The White House’s evident indifference raises the question of whether, prior to Shaub’s inquiry, anyone there was even keeping track of how many waivers were being granted, and where, and at what cost, or if they were just left out for the taking, like office-party doughnuts. It is, at any rate, a good guess that the Shaub-Mulvaney conflict prefigures any number of fights to come. Some will end up in court, and may have to be resolved by a reëxamination, by the Supreme Court, of the meaning of executive privilege.

Non-disclosure can also involve a false assertion that there is no information to disclose. The Washington Post reported that President Trump asked the heads of intelligence agencies to publicly deny that there was anything to the Russian investigation. (They apparently demurred.) By his own admission, Trump fired James Comey because that inquiry annoyed him. And then there are the Administration’s arguments, in support of its travel ban, that the courts should allow the White House to pretend that the ban has nothing to do with Muslims.

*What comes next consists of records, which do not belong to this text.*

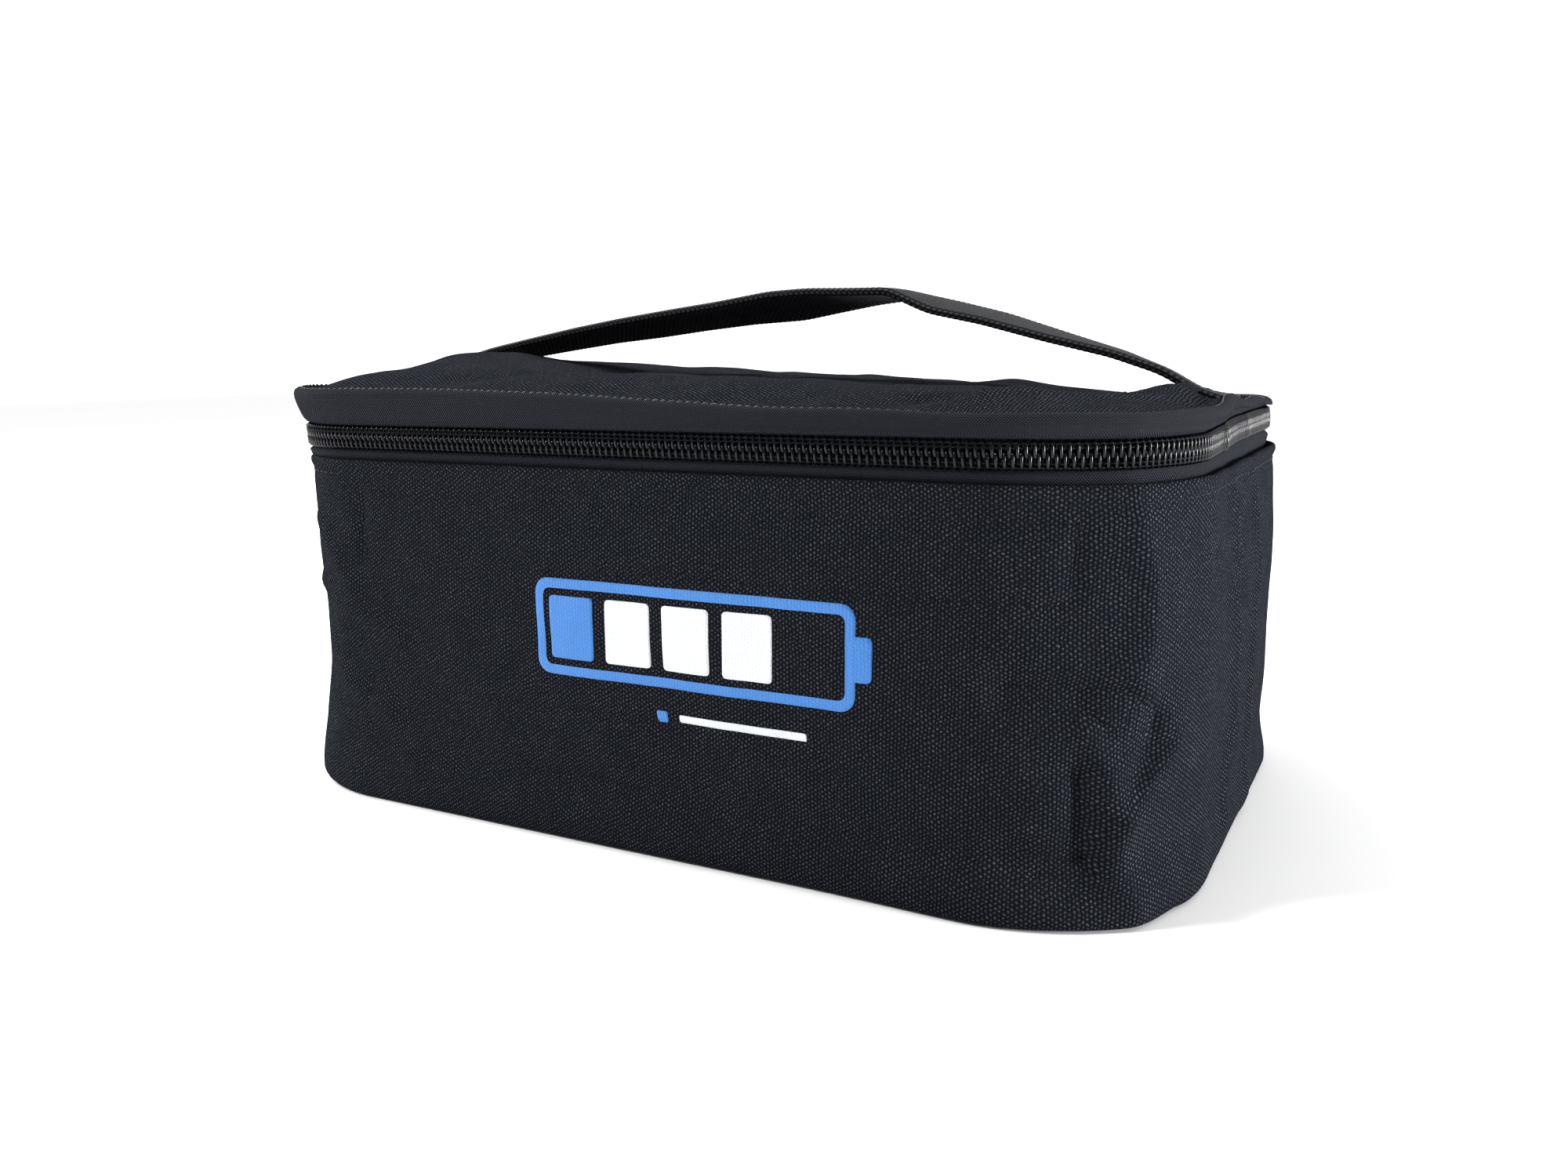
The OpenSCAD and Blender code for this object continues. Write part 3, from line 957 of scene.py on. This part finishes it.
def zip_tapes():
    """Lower tape, behind the hem, and upper tape, which bulges out to the lid's edge."""
    low, high = node_box("lower_zip_tape")
    depth = HALF_L - high[0]
    ends = (-REAR_START, REAR_START)

    def lower_relief(s, z):
        t = smooth(z, WALL_TOP - 4, WALL_TOP + 1)
        return wall_relief(s, z) * (1 - t) + rim_relief(s, z) * t

    back = depth + 0.5
    tuck_z = 75
    waist = WALL_TOP + 0.4
    lower = [
        (depth + 0.1, low[2]), (depth, tuck_z), (1.8, waist), (1.5, waist + 1.1), (depth - 0.35, 80.6),
        (depth, 81.4), (depth, high[2]), (back, high[2]), (back, 80), (back, tuck_z), (back, low[2]),
    ]
    lower_tape = swept(
        "lower_tape", lower, TAPE, lower_relief, ends,
        rise=lambda s, z: chain_rise(s) * smooth(z, WALL_TOP - 1, WALL_TOP + 3),
    )
    settle(lower_tape, "bag", "zip_tape", "lower_zip_tape")

    z0 = node_box("upper_zip_tape")[0][2]
    edge = LID_EDGE_Z
    bend_z = 86
    up_outside = [
        (depth, z0), (depth, 85.4), (1.6, bend_z), (1.0, 86.7), (0.6, 87.6), (0.25, 88.7), (-0.1, 89.9),
        (-0.35, 91), (-0.4, 92), (-0.15, edge + 0.3),
    ]
    over_edge = [
        (0.5, edge + 0.75), (1.25, edge + 0.75), (1.8, edge + 0.3), (2.1, edge - 0.4), (2.7, edge - 0.6),
        (2.2, edge - 1.2), (1.2, edge - 0.6), (0.5, edge - 0.6),
    ]
    down_inside = [
        (0.4, 91), (0.8, 89), (1.6, 87.4), (3.2, 86.8), (back + 0.05, bend_z), (back + 0.05, z0),
    ]

    def rise(s, z):
        t = smooth(z, bend_z, edge)
        return droop(s) * t + chain_rise(s) * (1 - t)

    profile = up_outside + over_edge + down_inside
    upper_tape = swept("upper_tape", profile, TAPE, rim_relief, ends, step=1.3, rise=rise)
    settle(upper_tape, "lid", "zip_tape", "upper_zip_tape")


# Lid

LID_INSET = 2.6

# Puckers that the handle's ends pull up, and softer folds between them, at (x, y)

LID_FOLDS = (
    (mound, (-76, -15), (22, 20), 3.6),
    (mound, (-98, -16), (9, 15), 1.6),
    (fold, [(-94, -10), (-72, -40), (-58, -56)], 6, 0.9),
    (fold, [(-92, 6), (-60, 26), (-20, 40)], 8, 0.8),
    (fold, [(-50, -60), (-40, -40), (-38, -16)], 5, -1.3),
    (fold, [(-20, -62), (10, -52), (44, -56)], 7, 0.6),
    (fold, [(-10, -66), (2, -56), (20, -50)], 4, -0.6),
    (mound, (95, -19), (7, 9), 2.6),
    (fold, [(99, -14), (92, -34), (70, -56)], 4, 1.4),
    (fold, [(95, -15), (80, -24), (60, -30)], 3.5, 0.9),
    (fold, [(92, -24), (78, -44), (58, -60)], 3.5, -1.3),
    (fold, [(93, 9), (70, 24), (40, 34)], 6, 0.8),
    (fold, [(-97, 0), (-105, 0)], 9, -1.0),
    (fold, [(96, 0), (105, 0)], 9, -0.8),
)


def lid_margin(x, y):
    """Distance in from the lid's sewn edge, 0 outside it."""
    half_l = HALF_L - LID_INSET
    half_w = HALF_W - LID_INSET
    corner = CORNER_R - LID_INSET
    dx = np.maximum(np.abs(x) - (half_l - corner), 0)
    dy = np.maximum(np.abs(y) - (half_w - corner), 0)
    inside = np.minimum(half_l - np.abs(x), half_w - np.abs(y))
    margin = np.where((dx > 0) & (dy > 0), corner - np.hypot(dx, dy), inside)
    return np.maximum(margin, 0)


def lid_height(x, y):
    """Height of the lid's cloth above its edge."""
    margin = lid_margin(x, y)
    puff = (5.2 - 1.4 * smooth(x, 10, 90)) * (1 - np.exp(-margin / 9))
    rough = 0.45 * ripples(x, y, 61, 10, 60, 20) + 0.10 * ripples(x, y, 62, 12, 15, 7)
    low = 2.0 * smooth(x, -80, -35) - 0.8 * smooth(x, 5, 40) + 0.9 * smooth(x, 50, 72)
    slump = -low * smooth(y, -55, -10)
    grip = 1 - np.exp(-margin / 5)
    free = puff + shaped(x, y, LID_FOLDS) + rough + slump
    return free * grip + 0.5 * (1 - grip) + lid_sag(x, y)


def lid_edge_shift(s):
    """How far the lid's edge stands out."""
    return rim_relief(s, np.full(len(s), LID_EDGE_Z))


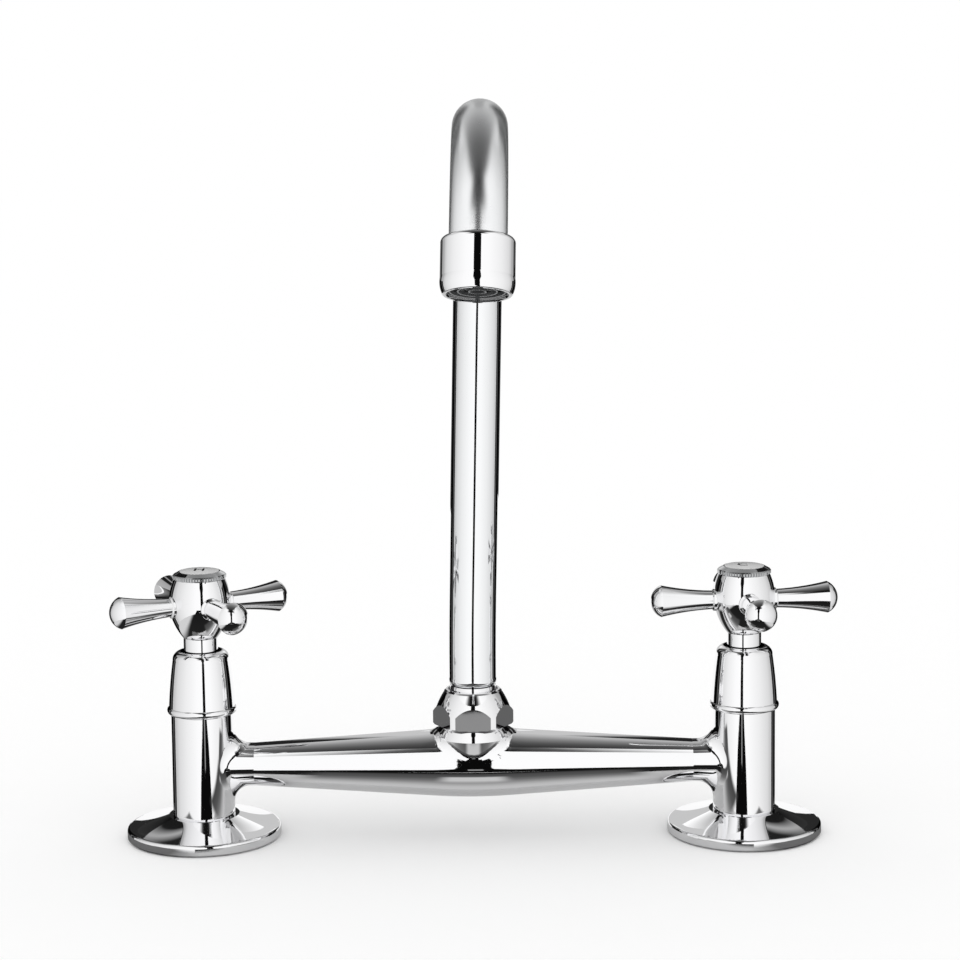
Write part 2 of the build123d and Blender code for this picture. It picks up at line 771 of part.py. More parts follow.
def aerator_housing():
    """Round housing screwed over the nozzle, drawn in at both ends. Its foot is the far end of the flow."""
    low = -housing_cap
    high = housing_length - housing_cap
    hole = tube_radius + slip
    inner = nozzle_radius + slip
    lip_low = high - housing_lip_length
    top = (housing_top_radius, low)
    shoulder = (housing_radius, low + housing_top_round)
    waist = (housing_radius, high - housing_foot_length)
    foot = (housing_foot_radius, high - housing_foot_round)
    edge = (housing_foot_radius - housing_foot_round, high)
    return turned(
        Polyline((inner, slip / 2), (hole, slip / 2), (hole, low), top),
        rounded(top, shoulder),
        Line(shoulder, waist),
        bowed(waist, foot, housing_foot_bulge),
        rounded(foot, edge),
        Polyline(edge, (housing_lip_radius, high), (housing_lip_radius, lip_low), (inner, lip_low), (inner, slip / 2)),
    )


def aerator_stack():
    """Depths along the outlet axis: washer top, core top, grille top and grille foot."""
    washer = nozzle_thread_length + slip
    core = washer + aerator_washer_thickness
    foot = housing_length - housing_cap - housing_lip_length
    return washer, core, foot - grille_thickness, foot


def aerator_washer():
    """Rubber washer between the nozzle and the aerator's core."""
    washer, core, _, _ = aerator_stack()
    return pipe(nozzle_radius, nozzle_radius - 3.0, washer, core)


def aerator_screen():
    """Fine steel screen at the inlet of the core."""
    _, core, _, _ = aerator_stack()
    return disc(nozzle_radius, core, core + screen_thickness)


def aerator_core():
    """Dark plastic core that mixes air into the water: rings of slots held by a cross."""
    _, core, grille, _ = aerator_stack()
    low = core + screen_thickness
    body = disc(nozzle_radius, low, grille)
    for radius in core_slot_radii:
        body -= pipe(radius + core_slot_width, radius, low - 1, grille + 1)
    for turn in (0, 90):
        body += Pos(0, 0, (low + grille) / 2) * Rot(0, 0, turn) * Box(2 * core_slot_radii[-1] + 2, core_cross_width, grille - low)
    return body


def aerator_grille():
    """Grille of thin rings on spokes at the mouth of the aerator."""
    _, _, grille, foot = aerator_stack()
    half = grille_ring_width / 2
    body = pipe(nozzle_radius, nozzle_radius - grille_frame_width, grille, foot)
    for radius in grille_ring_radii:
        body += pipe(radius + half, radius - half, grille, foot)
    inner = min(grille_ring_radii)
    reach = nozzle_radius - grille_frame_width / 2 - inner
    spoke = Pos(inner + reach / 2, 0, grille + grille_spoke_height / 2) * Box(reach, grille_spoke_width, grille_spoke_height)
    for k in range(grille_spokes):
        body += Rot(0, 0, k * 360 / grille_spokes) * spoke
    return body


# ------------------------------------------------------- assembly
def assembly():
    """Every node of the faucet, as a name and its solids in the part's frame."""
    nodes = {
        "bridge_body": bridge_body(),
        "bridge_orings": bridge_rings(),
        "spout_nut": spout_nut(),
        "spout_spigot": spout_spigot(),
        "spout_orings": spout_rings(),
        "spout_thrust_washer": thrust_washer(),
        "spout_tube": spout_tube(),
    }
    outlet = outlet_place()
    for name, make in (("outlet_nozzle", nozzle), ("aerator_housing", aerator_housing),
                       ("aerator_washer", aerator_washer), ("aerator_screen", aerator_screen),
                       ("aerator_core", aerator_core), ("aerator_grille", aerator_grille)):
        nodes[name] = outlet * make()
    for name, side, rest_turn in (("hot", -1, hot_rest_turn), ("cold", 1, cold_rest_turn)):
        place = Pos(side * half_span, 0, 0)
        pieces = {
            "pillar": pillar(side), "flange": flange(), "base_seal": base_seal(), "tail": tail(),
            "deck_washer": deck_washer(), "backnut": backnut(), "headwork": headwork(),
            "headwork_washer": headwork_washer(), "seat_seal": seat_seal(), "fixed_disc": fixed_disc(),
            "turning_disc": turning_disc(), "spindle": spindle(), "spindle_orings": spindle_rings(),
            "circlip": circlip(), "shroud": shroud(), "hub": hub(rest_turn), "arms": arms(rest_turn),
            "handle_screw": handle_screw(), "index_ring": index_ring(), "index_plate": index_plate(),
        }
        for piece, shape in pieces.items():
            nodes[f"{name}_{piece}"] = [place * one for one in shape] if isinstance(shape, list) else place * shape
    return nodes


def write_parts():
    """Writes one STEP file for each node."""
    os.makedirs("parts", exist_ok=True)
    for name, shape in assembly().items():
        solids = shape if isinstance(shape, list) else [shape]
        solids = [solid for one in solids for solid in one.solids()]
        node = solids[0] if len(solids) == 1 else Compound(children=solids)
        node.label = name
        export_step(node, f"parts/{name}.step")
        print(name, len(solids))


write_parts()
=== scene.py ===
# %% [markdown]
# # A chrome bridge faucet in a white studio
#
# Everything here is polished chromium plate, and a mirror has no looks of its
# own: it shows the room. So this lesson spends as much care on what stands
# around the faucet as on the faucet's finishes. The shapes come from the CAD
# frame, already in metres and in place.

# %% An empty file, then the frame
import json
import math

import bpy
import numpy as np
from mathutils import Matrix

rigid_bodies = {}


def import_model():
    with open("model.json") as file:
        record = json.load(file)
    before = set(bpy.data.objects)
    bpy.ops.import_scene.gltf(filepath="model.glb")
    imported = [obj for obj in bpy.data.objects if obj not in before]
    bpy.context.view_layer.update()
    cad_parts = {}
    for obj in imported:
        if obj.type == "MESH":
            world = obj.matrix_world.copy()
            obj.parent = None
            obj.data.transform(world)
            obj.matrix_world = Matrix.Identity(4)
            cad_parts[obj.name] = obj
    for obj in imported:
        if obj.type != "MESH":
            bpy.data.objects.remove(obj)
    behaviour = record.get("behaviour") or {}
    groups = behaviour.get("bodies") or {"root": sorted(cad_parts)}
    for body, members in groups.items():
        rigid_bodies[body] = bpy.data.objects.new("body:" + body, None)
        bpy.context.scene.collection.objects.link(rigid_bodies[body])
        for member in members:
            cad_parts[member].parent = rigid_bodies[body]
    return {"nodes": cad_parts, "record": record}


for leftover in list(bpy.data.objects):
    bpy.data.objects.remove(leftover)

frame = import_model()
bpy.context.view_layer.update()
parts = frame["nodes"]

# %% [markdown]
# ## Small tools
#
# Colours are written as sRGB hex, because that is how we read them off a
# screen, and shaders want linear light, so one function converts. A second
# one adds a shader node with its settings and links in a single line.
# A third turns a grid of points into a mesh, and the last one gives a colour
# that changes along a measured value.


# %% Colour, shader node, surface and ramp helpers
MM = 0.001


def linear(hex_colour):
    """sRGB hex to linear RGBA: c / 12.92 up to 0.04045, above it ((c + 0.055) / 1.055) to the power 2.4."""
    channels = [int(hex_colour[i:i + 2], 16) / 255 for i in (1, 3, 5)]
    return [c / 12.92 if c <= 0.04045 else ((c + 0.055) / 1.055) ** 2.4 for c in channels] + [1.0]


def add_node(tree, kind, inputs=None, **settings):
    """Adds a node. settings are its properties.

    inputs maps a socket to a value or to the socket that feeds it."""
    made = tree.nodes.new(kind)
    for name, value in settings.items():
        setattr(made, name, value)
    for socket, value in (inputs or {}).items():
        if isinstance(value, bpy.types.NodeSocket):
            tree.links.new(value, made.inputs[socket])
        else:
            made.inputs[socket].default_value = value
    return made


def surface(name, points):
    """Object from a grid of points (rows, columns, 3), in metres, one quad per cell."""
    rows, columns = points.shape[:2]
    index = np.arange(rows * columns).reshape(rows, columns)
    corners = [index[:-1, :-1], index[:-1, 1:], index[1:, 1:], index[1:, :-1]]
    quads = np.stack(corners, axis=-1).reshape(-1, 4)
    mesh = bpy.data.meshes.new(name)
    mesh.from_pydata(points.reshape(-1, 3).tolist(), [], quads.tolist())
    mesh.shade_smooth()
    made = bpy.data.objects.new(name, mesh)
    bpy.context.scene.collection.objects.link(made)
    return made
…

But this kind of thing never works for long, or at least it shouldn’t, in a democracy.

Trump and his circle may prefer a different model. On Monday, Wilbur Ross, the Secretary of Commerce, appeared on CNBC, discussing the President’s visit to Saudi Arabia. He found it “fascinating” that there was not “a single hint of a protester anywhere there during the whole time we were there.” So much more pleasant than here! And, really, blind nonsense: Saudi Arabia is a repressive regime that silences dissent, with a reputation for corruption that has fuelled discontent and provided fodder for extremists. (Secrets come out, in one form or the other.) Becky Quick, the  interviewer, suggested as much to Ross. He agreed that “in theory” fear may have been a factor, “but, boy, there was certainly no sign of it,” he said. “The mood was genuinely good.” Perhaps the mood was helped by the giant portraits of Trump projected on buildings around Riyadh, among the golden hotels and palaces.